É escandalosa a ascensão ao poder de pessoas de duvidosa reputação, sob suspeita de corrupcão ou em adiantado processo de investigação, para ocupar cargos de alta responsabilidade no Legislativo, no Judiciário e no Executivo.
Até propostas de lei de iniciativa popular, um grande avanço constitucional, são barradas no Congresso. Vozes inconformadas e clamor popular que manifestam insatisfação ou dissenso são apresentados pela mídia como elementos de estorvo e distúrbio diante da perspectiva de constituir uma “nova ordem” para salvar o país. Assim as leis e a governança não colocam a economia e a atividade política a serviço da pessoa humana e das suas necessidades básicas, pelo contrário a gestão da coisa pública e a aprovação de emendas parlamentares são pensadas para salvar um projeto de economia neoliberal que impõe pesos insuportáveis nos ombros dos mais pobres.
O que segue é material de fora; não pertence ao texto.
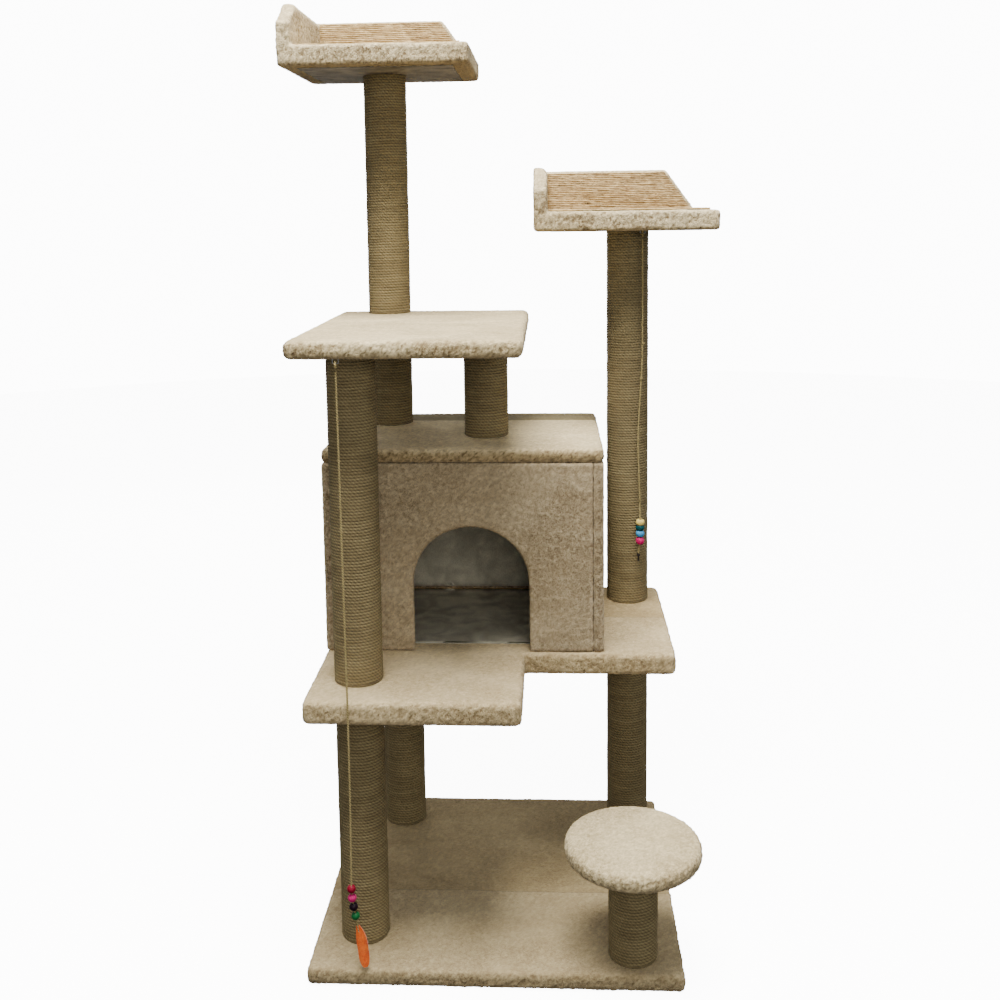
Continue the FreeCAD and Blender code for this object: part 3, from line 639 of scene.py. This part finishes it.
# ---- toys ------------------------------------------------------------------------------------
LEFT_ROUTE = [
    (-0.2270, -0.2735, 0.99575),
    (-0.2242, -0.2732, 0.560),
    (-0.2236, -0.2736, 0.330),
    (-0.2256, -0.2735, 0.190),
    (-0.2260, -0.2735, 0.166),
    (-0.2252, -0.2735, 0.151),
    (-0.2232, -0.2735, 0.136),
    (-0.2205, -0.2735, 0.1205),
    (-0.2176, -0.2735, 0.104),
    (-0.2163, -0.2735, 0.0935),
]
RIGHT_ROUTE = [
    (0.2677, 0.1770, 1.17575),
    (0.2690, 0.1768, 0.975),
    (0.2646, 0.1765, 0.893),
    (0.2592, 0.1770, 0.800),
    (0.2636, 0.1773, 0.700),
    (0.2646, 0.1770, 0.645),
    (0.2643, 0.1770, 0.603),
    (0.2614, 0.1770, 0.577),
]
LEFT_BEADS = [("red", 0.166), ("pink", 0.151), ("purple", 0.136), ("green", 0.1205)]
RIGHT_BEADS = [("cream", 0.6395, 0.005), ("teal", 0.6293, 0.005), ("blue", 0.6178, 0.0063),
               ("magenta", 0.6036, 0.0077)]
LEFT_BEAD_R = 7.0 * MM
RIGHT_BEAD_R = 8.3 * MM
FELT_W = 17.0 * MM
FELT_L = 70.0 * MM
FELT_T = 2.5 * MM
FELT_LEAN = math.radians(11.0)
FELT_NECK = 0.26              # the leaf's width at its neck, as a share of the widest
FELT_SHOULDER = 0.42          # shares of its length at which it is widest, and narrows again
FELT_TIP = 0.72
BORE_R = 2.2 * MM             # a bead's bore, with its rim
KNOT_HEIGHTS = [0.983, 0.916]
TAIL_L = 11.0 * MM


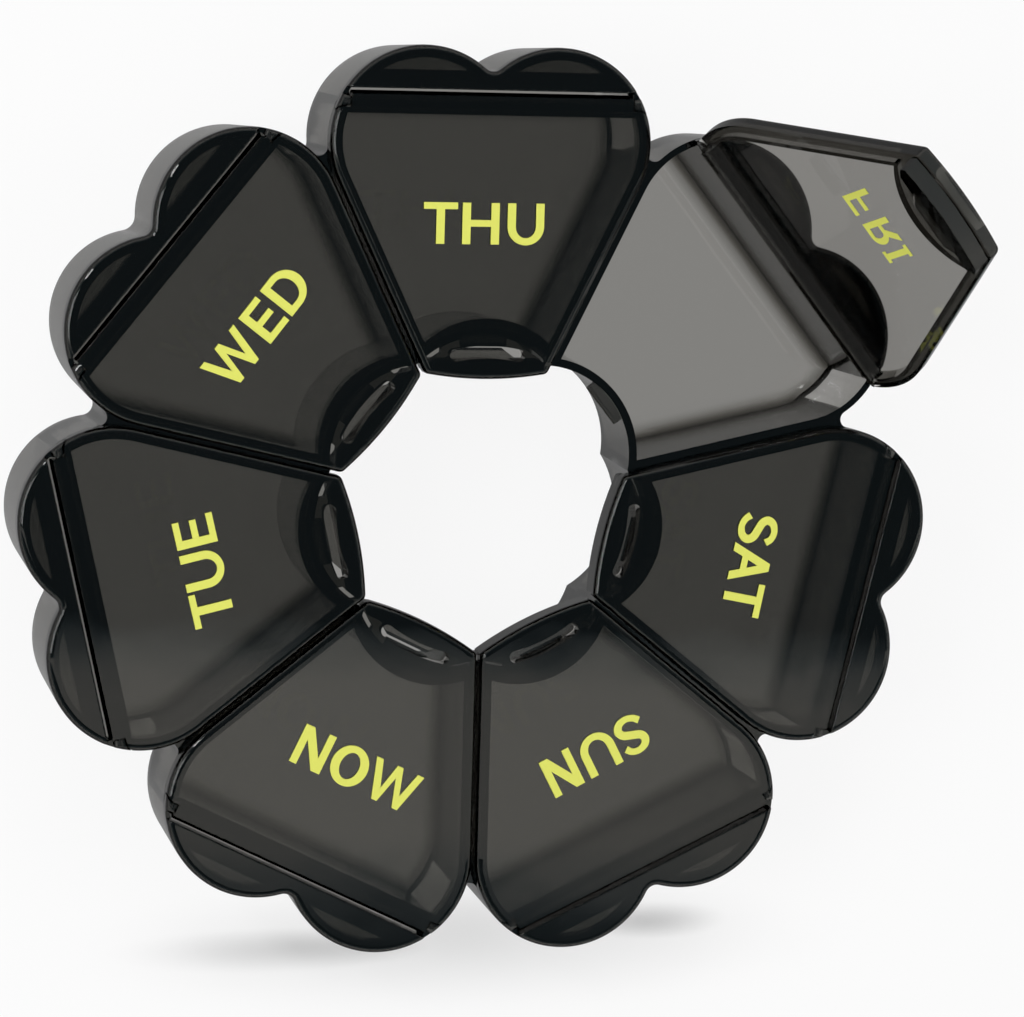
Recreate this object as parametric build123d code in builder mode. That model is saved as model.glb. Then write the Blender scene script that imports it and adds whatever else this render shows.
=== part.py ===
from build123d import *
from math import acos, atan2, cos, degrees, hypot, radians, sin, sqrt
import os

# Weekly pill organizer: a ring of seven petal-shaped compartments round an open centre, each with
# its own hinged snap lid. Millimetres, +Z up, origin on the table plane at the centre of the ring.
# Every piece is drawn for the petal that lies along +Y and then turned to its place.

# The ring, clockwise from +Y, and the one lid that is left open
days = ("thu", "fri", "sat", "sun", "mon", "tue", "wed")
open_day = "fri"
half_pitch = radians(180 / len(days))

# Heights
total_height = 26.6
rim_height = 3.3
floor_thickness = 1.5

# Petal outline: two round lobes side by side, with straight sides along the radial planes
# between neighbouring petals
lobe_radius = 16.0
lobe_centre_y = 61.5
petal_gap = 0.3
notch_radius = 2.0
vee_radius = 1.5

# Tray walls
wall = 1.1
outer_draft = 1.3
compartment_draft = 0.5
foot_round = 1.0
floor_round = 3.0
cross_wall = 1.3
cross_wall_offset = 1.0
cross_wall_clearance = 0.4

# Curved wall round the open centre, which leans outwards towards the floor
hole_arc_y = 13.3
hole_arc_radius = 15.6
hole_wall = 1.4
hole_wall_lean = 1.1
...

Outras questões graves nos preocupam: vemos aprovadas leis, varadas na calada da noite ou com canetadas do Judiciário, que desmantelam a família, negam dignidade ao nascituro e descaracterizam a concepção da identidade sexual da pessoa humana, ferindo profundamente a sensibilidade de grande maioria do povo brasileiro. Assim o Estado se dissocia da sociedade civil como um todo e não interpreta os seus anseios, pelo contrário é usado por grupos políticos e econômicos que dele se apossaram para sujeitá-lo a seus interesses. Na nossa região as consequências das medidas apresentadas são agravadas pela falência do Estado do Rio de Janeiro e a total ineficiência dos órgãos governamentais que dificulta possíveis parcerias com a iniciativa privada.
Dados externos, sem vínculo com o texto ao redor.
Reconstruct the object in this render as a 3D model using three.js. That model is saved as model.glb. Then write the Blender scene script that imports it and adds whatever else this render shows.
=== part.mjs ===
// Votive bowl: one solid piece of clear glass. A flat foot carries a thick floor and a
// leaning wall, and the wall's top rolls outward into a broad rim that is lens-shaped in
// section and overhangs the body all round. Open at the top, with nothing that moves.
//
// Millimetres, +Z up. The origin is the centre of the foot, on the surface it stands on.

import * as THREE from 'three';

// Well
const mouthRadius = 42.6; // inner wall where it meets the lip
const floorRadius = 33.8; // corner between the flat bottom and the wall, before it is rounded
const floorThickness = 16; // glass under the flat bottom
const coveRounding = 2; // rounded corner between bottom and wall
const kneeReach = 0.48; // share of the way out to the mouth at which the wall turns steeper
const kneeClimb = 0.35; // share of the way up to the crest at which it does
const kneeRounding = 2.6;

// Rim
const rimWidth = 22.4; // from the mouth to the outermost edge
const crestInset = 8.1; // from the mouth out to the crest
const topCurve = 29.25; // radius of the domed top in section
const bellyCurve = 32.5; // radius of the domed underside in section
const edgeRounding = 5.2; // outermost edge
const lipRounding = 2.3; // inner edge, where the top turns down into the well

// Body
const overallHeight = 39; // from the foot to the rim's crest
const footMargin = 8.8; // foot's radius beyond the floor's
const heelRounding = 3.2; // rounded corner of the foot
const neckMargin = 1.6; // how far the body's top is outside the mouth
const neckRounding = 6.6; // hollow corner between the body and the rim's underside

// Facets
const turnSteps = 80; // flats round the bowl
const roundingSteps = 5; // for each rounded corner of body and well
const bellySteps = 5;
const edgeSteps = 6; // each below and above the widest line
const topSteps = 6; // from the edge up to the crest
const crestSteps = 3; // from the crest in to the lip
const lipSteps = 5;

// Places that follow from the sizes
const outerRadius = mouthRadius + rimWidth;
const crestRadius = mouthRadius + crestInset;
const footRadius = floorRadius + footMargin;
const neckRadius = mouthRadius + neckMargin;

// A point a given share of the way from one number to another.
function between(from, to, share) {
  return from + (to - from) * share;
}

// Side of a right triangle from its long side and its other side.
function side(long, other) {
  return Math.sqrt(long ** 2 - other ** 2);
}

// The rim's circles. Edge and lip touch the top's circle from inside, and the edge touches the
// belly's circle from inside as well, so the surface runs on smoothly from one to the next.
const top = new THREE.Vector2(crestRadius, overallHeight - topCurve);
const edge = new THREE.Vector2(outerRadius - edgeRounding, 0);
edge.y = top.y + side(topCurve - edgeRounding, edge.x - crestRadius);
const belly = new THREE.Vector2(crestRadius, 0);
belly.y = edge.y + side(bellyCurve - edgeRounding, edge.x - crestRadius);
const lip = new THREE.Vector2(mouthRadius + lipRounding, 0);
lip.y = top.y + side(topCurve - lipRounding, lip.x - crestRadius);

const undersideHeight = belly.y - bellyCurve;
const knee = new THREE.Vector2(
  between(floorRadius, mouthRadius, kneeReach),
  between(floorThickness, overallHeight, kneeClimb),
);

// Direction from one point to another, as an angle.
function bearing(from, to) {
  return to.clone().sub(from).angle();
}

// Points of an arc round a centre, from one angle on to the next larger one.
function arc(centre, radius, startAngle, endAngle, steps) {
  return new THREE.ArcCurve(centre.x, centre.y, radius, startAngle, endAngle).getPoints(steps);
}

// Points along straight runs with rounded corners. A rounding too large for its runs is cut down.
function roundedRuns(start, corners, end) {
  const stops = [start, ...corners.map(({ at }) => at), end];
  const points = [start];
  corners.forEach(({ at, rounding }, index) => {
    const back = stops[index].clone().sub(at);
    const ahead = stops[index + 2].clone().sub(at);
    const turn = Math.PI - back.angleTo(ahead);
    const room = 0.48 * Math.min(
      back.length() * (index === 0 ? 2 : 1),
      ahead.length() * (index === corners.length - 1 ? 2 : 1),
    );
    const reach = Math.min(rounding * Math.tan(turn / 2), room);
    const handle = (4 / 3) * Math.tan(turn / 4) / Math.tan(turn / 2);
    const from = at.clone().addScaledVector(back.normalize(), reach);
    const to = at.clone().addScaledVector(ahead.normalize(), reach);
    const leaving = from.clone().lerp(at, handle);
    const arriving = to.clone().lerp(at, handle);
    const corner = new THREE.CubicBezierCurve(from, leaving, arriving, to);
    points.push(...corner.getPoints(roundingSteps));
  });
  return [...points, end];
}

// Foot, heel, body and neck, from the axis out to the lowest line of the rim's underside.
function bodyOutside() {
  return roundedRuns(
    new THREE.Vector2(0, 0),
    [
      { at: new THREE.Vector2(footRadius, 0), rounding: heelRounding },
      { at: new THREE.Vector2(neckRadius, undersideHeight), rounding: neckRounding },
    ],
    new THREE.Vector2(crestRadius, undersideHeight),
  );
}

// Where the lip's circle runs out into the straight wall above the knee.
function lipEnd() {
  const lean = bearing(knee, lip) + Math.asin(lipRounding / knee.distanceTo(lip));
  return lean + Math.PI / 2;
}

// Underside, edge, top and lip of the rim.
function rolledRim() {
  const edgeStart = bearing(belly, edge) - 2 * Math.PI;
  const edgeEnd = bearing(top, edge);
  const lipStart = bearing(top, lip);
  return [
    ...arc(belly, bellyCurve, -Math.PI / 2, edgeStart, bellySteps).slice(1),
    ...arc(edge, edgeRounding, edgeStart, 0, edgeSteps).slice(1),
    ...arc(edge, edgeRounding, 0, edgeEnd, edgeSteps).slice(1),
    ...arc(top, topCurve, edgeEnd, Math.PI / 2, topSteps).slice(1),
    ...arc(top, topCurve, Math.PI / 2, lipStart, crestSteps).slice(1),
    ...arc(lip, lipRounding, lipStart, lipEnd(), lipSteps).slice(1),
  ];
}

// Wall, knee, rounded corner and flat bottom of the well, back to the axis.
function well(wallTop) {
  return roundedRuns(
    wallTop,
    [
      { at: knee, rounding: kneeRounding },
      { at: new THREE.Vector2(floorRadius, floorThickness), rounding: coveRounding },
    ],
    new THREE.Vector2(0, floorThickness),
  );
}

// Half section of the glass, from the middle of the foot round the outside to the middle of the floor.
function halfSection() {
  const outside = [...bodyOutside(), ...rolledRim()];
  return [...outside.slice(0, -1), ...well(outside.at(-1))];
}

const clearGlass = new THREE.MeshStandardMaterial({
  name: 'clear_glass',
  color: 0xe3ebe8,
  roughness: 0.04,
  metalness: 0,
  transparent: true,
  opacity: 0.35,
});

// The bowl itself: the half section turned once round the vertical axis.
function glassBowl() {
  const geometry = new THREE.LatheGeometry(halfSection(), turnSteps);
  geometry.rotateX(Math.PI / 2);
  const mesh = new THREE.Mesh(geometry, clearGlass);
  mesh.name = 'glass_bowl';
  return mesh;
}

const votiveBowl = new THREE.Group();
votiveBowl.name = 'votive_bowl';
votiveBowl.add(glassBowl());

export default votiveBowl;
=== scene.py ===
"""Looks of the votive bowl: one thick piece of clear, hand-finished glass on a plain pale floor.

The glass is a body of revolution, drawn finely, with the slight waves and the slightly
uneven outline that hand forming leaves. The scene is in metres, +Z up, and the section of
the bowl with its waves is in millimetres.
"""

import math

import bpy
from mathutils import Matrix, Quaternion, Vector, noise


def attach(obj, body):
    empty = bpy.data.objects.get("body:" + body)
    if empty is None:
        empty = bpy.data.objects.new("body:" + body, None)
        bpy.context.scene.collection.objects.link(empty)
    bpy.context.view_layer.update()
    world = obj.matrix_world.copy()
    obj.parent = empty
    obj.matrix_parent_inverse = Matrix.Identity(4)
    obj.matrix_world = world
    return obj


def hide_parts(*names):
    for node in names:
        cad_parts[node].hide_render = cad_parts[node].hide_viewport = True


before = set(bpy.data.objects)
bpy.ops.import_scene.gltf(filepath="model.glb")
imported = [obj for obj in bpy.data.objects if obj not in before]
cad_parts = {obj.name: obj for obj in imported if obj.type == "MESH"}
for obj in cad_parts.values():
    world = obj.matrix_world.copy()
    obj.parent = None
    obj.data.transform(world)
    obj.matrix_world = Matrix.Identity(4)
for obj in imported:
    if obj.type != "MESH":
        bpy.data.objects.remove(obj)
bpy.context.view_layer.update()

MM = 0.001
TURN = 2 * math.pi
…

A privatização da CEDAE é a expressão mais eloquente de um Estado que agoniza e se submete às leis do mercado para poder de algum modo sobreviver. O que mais preocupa a nossa população é o agravar-se da violência alimentada pelo tráfico, a falta de perspectivas e de oportunidades para a juventude, o desemprego generalizado que atinge as famílias e congela a economia, a precariedade da saúde pública e o desmantelamento do SUS de tal forma que os mais pobres, quando ficam doentes, são condenados a sofrer uma lenta agonia, enfim o desespero da fome que leva famílias inteiras a buscar alimento a qualquer custo, quando não podem mais contar com a solidariedade dos bons.
Conclamamos todas as pessoas de boa vontade, sensíveis aos valores da justiça e da solidariedade a se juntarem e a se manifestarem contra as medidas que afetam o bem comum e a vida dos mais pobres e indefesos. Esta é a hora em que cada de nós é chamado a exercer a cidadania em relação aos deputados e senadores que pediram e ganharam o nosso voto na época das eleições para cobrar deles postura digna e coerente na hora de votar emendas parlamentares que podem prejudicar os seus eleitores.
O Senhor nos chama a ser protagonistas da salvação como seus colaboradores na construção do Reino. Ele nos convida à vivência da fé, ao exercício da esperança e ao testemunho da caridade.
Isso acontece de fato através de uma ação firme e determinada em defesa da educação e saúde públicas de qualidade, do direito ao trabalho digno, ao gozo da vida no tempo da justa aposentadoria, do acesso ao lazer, à cultura e à moradia, ao direito a uma alimentação saudável para saciar a fome e a sede para viver com dignidade cuidando da nossa Casa Comum.
Vivemos tempos difíceis! A nossa fé nos guie e nos fortaleça para podermos assumir a missão de trabalhar para que todos tenham vida e vida plena.